9. An apparatus according to claim 8 wherein the housing is comprised of plastic.

10. A surge tank apparatus for receiving a flow comprising coolant from a radiator and from an engine of a vehicle, the apparatus comprising: first, second, and third chambers coupled together so as to permit the flow of coolant through said first, second and third chambers and into the coolant reservoir;the first chamber comprising at least one first chamber coolant inlet coupled to the radiator and the engine for receiving coolant from the radiator and from the engine, the first chamber comprising at least one first chamber outlet from which coolant is delivered from the first chamber;the second chamber comprising at least one second chamber inlet coupled to the at least one first chamber outlet for receiving coolant passing through the first chamber, the second chamber comprising at least one second chamber outlet from which coolant is delivered from the second chamber;the third chamber comprising at least one third chamber inlet coupled to the at least one second chamber outlet for receiving coolant passing through the second chamber, the third chamber comprising at least one third chamber outlet from which coolant is delivered from the third chamber;the coolant reservoir comprising at least one reservoir receiving inlet coupled to the at least one third chamber outlet for receiving coolant passing through the third chamber, the coolant reservoir comprising at least one reservoir outlet for coupling to the engine through which coolant is returned to the engine from the coolant reservoir;wherein the at least one first chamber outlet has a cross-sectional area sized to restrict the flow of coolant through the first chamber such that when the at least one first chamber inlet is coupled to an engine and a radiator, the first chamber and at least one first chamber inlet is filled with coolant so that coolant flows into the first chamber through the at least one first chamber coolant inlet into a pool of coolant in the first chamber; andwherein the coolant reservoir has a top portion and wherein the at least one third chamber outlet is at an upper region of the third chamber and is adjacent to the top portion of the coolant reservoir.

11. An apparatus according to claim 10 wherein the first chamber comprises upper and lower first chamber portions, the apparatus comprising a first wall separating the first chamber from the second chamber, the at least one first outlet comprising at least one upper passageway and at least one lower passageway positioned respectively adjacent to the respective upper and lower first chamber portions.

12. An apparatus according to claim 11 wherein the second chamber comprises upper and lower second chamber portions and the third chamber comprises upper and lower third chamber portions, the apparatus comprising a second wall separating the second chamber from the third chamber and a third wall separating the third chamber from the coolant reservoir, the at least one second outlet comprising at least one second lower passageway through the second wall and located in the lower second chamber portion, the at least one second outlet being sized for passage therethrough of at least a majority of coolant that passes from the first chamber to the second chamber when the at least one first chamber is coupled to an engine and a radiator, the at least one third outlet comprising at least one third upper passageway through the third wall and located in the upper third chamber portion, the at least one third outlet being sized for passage therethrough of at least a majority of the coolant that passes from the second chamber to the third chamber.
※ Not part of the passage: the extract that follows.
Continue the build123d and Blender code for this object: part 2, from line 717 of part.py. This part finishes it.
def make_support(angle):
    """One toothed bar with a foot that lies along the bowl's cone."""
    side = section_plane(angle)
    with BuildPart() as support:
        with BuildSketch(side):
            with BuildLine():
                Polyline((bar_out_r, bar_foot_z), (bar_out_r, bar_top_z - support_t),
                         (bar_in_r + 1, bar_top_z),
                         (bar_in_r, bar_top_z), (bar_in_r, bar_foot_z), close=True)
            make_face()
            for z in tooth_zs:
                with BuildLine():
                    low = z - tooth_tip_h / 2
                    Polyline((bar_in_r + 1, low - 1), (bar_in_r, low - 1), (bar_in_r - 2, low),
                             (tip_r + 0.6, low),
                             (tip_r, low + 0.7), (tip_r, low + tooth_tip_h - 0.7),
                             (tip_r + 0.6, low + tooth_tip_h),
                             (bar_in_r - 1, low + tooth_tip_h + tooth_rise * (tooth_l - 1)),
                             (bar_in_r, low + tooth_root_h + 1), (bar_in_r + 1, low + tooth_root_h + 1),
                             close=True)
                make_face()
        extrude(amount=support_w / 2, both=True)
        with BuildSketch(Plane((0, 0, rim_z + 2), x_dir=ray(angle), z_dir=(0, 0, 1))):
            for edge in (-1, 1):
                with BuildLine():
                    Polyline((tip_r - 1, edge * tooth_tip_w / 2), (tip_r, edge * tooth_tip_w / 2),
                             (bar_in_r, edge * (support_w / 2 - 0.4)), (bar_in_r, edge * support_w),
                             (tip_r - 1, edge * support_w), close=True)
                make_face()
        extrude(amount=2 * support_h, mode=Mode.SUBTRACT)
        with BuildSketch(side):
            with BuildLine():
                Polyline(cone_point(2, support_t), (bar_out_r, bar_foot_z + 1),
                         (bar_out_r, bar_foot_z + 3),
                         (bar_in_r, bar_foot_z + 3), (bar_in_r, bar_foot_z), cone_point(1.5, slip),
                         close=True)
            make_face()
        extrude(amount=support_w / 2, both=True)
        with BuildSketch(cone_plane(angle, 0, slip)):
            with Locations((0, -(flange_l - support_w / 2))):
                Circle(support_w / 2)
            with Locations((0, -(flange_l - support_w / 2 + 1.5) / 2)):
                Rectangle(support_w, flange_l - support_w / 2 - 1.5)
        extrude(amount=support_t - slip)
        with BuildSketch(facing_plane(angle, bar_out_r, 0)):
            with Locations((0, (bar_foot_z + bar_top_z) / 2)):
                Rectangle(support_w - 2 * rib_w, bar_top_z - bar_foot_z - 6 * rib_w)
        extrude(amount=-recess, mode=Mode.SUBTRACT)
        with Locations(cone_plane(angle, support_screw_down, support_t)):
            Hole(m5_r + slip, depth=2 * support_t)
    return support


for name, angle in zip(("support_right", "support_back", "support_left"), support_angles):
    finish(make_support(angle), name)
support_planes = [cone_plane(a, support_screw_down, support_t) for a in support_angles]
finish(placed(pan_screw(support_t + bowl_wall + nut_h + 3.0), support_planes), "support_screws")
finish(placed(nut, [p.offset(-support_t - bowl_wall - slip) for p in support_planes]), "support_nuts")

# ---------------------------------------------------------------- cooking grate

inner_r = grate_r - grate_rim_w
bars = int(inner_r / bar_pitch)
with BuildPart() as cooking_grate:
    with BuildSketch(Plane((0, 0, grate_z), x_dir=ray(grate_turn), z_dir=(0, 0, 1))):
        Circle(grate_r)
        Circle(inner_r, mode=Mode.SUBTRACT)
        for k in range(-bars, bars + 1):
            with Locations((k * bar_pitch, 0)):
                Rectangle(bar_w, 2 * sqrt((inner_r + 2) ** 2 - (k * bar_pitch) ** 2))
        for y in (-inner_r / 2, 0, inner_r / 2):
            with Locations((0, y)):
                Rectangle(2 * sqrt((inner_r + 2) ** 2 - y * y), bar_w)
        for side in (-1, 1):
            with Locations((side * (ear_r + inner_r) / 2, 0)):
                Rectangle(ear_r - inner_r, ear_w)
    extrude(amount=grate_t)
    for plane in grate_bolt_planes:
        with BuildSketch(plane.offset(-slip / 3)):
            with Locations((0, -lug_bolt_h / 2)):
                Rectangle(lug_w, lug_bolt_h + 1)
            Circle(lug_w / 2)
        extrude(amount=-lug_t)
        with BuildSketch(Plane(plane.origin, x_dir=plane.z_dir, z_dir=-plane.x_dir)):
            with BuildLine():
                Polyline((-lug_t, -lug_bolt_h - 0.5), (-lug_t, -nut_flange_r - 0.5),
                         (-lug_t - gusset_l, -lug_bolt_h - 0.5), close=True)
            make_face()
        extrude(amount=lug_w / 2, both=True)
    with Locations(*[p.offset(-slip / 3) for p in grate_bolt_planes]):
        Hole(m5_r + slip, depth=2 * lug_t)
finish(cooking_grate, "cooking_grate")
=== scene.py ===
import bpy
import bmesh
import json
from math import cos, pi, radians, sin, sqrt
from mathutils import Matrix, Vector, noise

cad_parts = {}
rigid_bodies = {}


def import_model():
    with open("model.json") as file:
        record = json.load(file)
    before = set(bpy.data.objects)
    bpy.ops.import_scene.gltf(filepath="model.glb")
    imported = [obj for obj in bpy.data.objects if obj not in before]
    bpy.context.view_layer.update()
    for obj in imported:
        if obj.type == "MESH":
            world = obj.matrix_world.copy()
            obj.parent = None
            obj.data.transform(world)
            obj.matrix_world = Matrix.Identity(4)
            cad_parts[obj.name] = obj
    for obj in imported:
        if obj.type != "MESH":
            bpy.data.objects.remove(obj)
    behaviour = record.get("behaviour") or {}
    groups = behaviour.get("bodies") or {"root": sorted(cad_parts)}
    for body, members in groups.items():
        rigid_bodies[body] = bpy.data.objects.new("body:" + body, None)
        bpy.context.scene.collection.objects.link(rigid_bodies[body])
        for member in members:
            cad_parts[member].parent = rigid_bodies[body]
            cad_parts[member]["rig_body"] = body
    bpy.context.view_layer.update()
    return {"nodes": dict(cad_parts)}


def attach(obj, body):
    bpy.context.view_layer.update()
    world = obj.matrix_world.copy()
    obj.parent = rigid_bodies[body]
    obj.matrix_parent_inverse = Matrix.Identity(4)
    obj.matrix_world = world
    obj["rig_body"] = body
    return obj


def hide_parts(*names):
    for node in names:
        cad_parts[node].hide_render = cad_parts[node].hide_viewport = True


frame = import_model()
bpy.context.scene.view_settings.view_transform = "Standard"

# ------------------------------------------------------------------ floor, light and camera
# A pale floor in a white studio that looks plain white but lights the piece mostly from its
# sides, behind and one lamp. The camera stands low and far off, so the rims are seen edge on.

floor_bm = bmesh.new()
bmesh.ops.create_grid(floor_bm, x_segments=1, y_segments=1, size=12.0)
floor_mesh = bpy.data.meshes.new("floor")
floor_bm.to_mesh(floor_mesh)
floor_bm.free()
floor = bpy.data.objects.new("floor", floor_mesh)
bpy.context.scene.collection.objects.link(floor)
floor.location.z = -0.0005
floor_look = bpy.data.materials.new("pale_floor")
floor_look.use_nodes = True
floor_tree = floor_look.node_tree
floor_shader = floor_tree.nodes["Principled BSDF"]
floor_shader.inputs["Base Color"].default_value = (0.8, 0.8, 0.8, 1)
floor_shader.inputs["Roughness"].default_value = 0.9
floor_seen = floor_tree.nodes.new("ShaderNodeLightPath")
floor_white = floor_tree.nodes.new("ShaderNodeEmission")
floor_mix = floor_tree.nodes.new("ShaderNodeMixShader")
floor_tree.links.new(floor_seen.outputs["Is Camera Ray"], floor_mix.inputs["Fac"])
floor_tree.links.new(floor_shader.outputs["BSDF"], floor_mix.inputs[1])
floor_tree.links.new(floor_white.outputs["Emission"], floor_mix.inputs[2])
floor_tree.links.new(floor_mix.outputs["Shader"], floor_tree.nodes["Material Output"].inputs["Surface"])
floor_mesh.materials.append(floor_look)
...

13. An apparatus according to claim 12 wherein the majority of coolant that passes in each instance in claim 12 consists of substantially all of the coolant that passes.

14. An apparatus according to claim 12 wherein the total cross-sectional area of all second outlets is greater than the total cross-sectional area all of the first outlets, and wherein the total cross-sectional area of all of the third outlets is greater than the total cross-sectional area of all of the second outlets.

15. An apparatus according to claim 12 wherein the at least one third upper passageway comprises plural upper passageways.

16. An apparatus according to claim 15 further comprising at least one lower drain passageway through the third wall and located in the lower third chamber portion.

17. An apparatus according to claim 16 further comprising at least one upper vent passageway through the second wall and located in the upper second chamber portion.

18. An apparatus according to claim 10 wherein the total cross-sectional area of all of the second outlets is greater than the total cross-sectional area of all of the first outlets and wherein the total cross-sectional area of all of the third outlets is greater than the total cross-sectional area of all of the second outlets.

19. An apparatus according to claim 10 wherein the at least one second outlet and the at least one third outlet are positioned such that at least a majority of the coolant flows upwardly and away from the second chamber as coolant passes through the third chamber when the at least one inlet is receiving coolant.

20. An apparatus according to claim 10 wherein the at least one first, at least one second and at least one third outlets are configured and positioned to provide substantially laminar flow of coolant from the at least one third outlet to the coolant reservoir.

21. An apparatus according to claim 10 comprising a common single tank housing having the first, second and third chambers and the coolant reservoir positioned therein.

22. An apparatus according to claim 10 wherein the first, second and third chambers are of progressively increasing volumes.

23. A method of de-aerating coolant from a radiator and engine of a vehicle comprising: filling a first chamber and another chamber with coolant;delivering coolant from the radiator and engine into the coolant within the coolant filled first chamber;passing coolant from the first chamber to the another chamber;passing coolant from the another chamber to a coolant reservoir, the act of passing coolant from the another chamber comprising delivering at least a majority of the passing coolant to the reservoir from the another chamber at a location adjacent to the top of the reservoir.

24. A method according to claim 23 comprising the act of passing coolant from the first chamber through at least one intermediate chamber to the another chamber, the act of filling also comprising the act of filling the at least one intermediate chamber.

25. A method according to claim 24 wherein coolant is only passed through three flooded chambers prior to passing to the coolant reservoir.

26. A method according to claim 24 wherein the coolant is progressively less restricted as it is passed from the first chamber to a second intermediate chamber, from the second chamber to the third chamber, and from the third chamber to the reservoir.

27. A method according to claim 23 comprising the act of directing substantially all of the coolant in a direction generally upwardly and away from the first chamber as the coolant passes through the said another chamber.

28. A method according to claim 24 comprising the act of restricting the flow of coolant through each of the first, the intermediate, and the another chambers.

29. A method according to claim 23 comprising the act of providing first, second and third chambers in succession, the third chamber being said another chamber, wherein the act of passing coolant from the first chamber to the second chamber comprises passing coolant through a first upper opening and a second lower opening through a wall separating the first and second chambers, wherein the act of passing coolant from the second chamber to the third chamber comprises directing at least a majority of the coolant through a lower opening in a wall separating the second chamber from the third chamber, and wherein the act of passing coolant from the third chamber to a coolant reservoir comprises directing at least a majority of the coolant through an upper opening in a wall separating the third chamber from the coolant reservoir.

30. A method according to claim 23 comprising the act of changing the flow of coolant from turbulent flow in the first chamber to substantially laminar flow at the location where the coolant passes from the another chamber to the coolant reservoir.